Good timing means knowing when to move, when to wait, and when to walk away. That last part is not glamorous, but it matters. Sometimes the smartest transfer is the one that never happens because the price, profile, or attitude does not fit.

A Squad Is Not Built In One Window

Liverpool’s transfer strategy also has to protect the bigger picture. A football squad is a living thing. Some players are reaching peak years. Some need competition. Some may leave soon. Young players need space. Senior players need support. Every new arrival changes that balance.

This is why recruitment cannot be judged only by one flashy signing. A club must think about the whole chain reaction. A new midfielder changes minutes for another midfielder. A new forward changes attacking patterns. A high salary can affect future contract talks. Nothing happens in isolation.
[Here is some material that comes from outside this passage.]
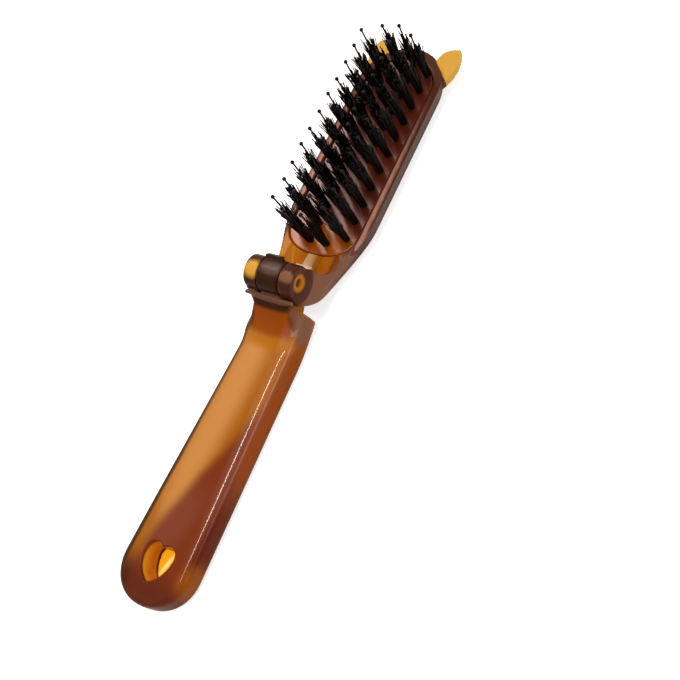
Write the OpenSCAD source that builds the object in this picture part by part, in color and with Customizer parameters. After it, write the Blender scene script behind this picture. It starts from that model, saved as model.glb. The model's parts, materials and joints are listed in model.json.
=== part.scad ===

Important squad-building habits include:

Planning Before Decline: Replacing a player after a clear drop is usually harder and more expensive.

Keeping Different Profiles: A useful squad needs variety, not several versions of the same footballer.

Protecting Wage Structure: Dressing-room balance can suffer when one deal feels out of line.

Leaving Space For Growth: Young talent needs a real pathway, not just polite words in interviews.

This kind of planning does not always produce instant applause. It can even look cautious from the outside. Yet over a full season, careful balance often matters more than one dramatic announcement.

Why Liverpool Needs Precision, Not Panic

Liverpool’s identity has been built around intensity, structure, belief, and collective work. Recruitment has to respect that identity. A player who fits those demands can become more valuable than a more famous name with weaker tactical habits. That is not small-club thinking. That is grown-up football thinking.

In the end, smart recruitment is less dramatic than transfer gossip, but much more powerful. Big names win headlines. Better planning wins points. For Liverpool, that difference may decide whether the next rebuild becomes a short burst of hope or the start of another strong cycle.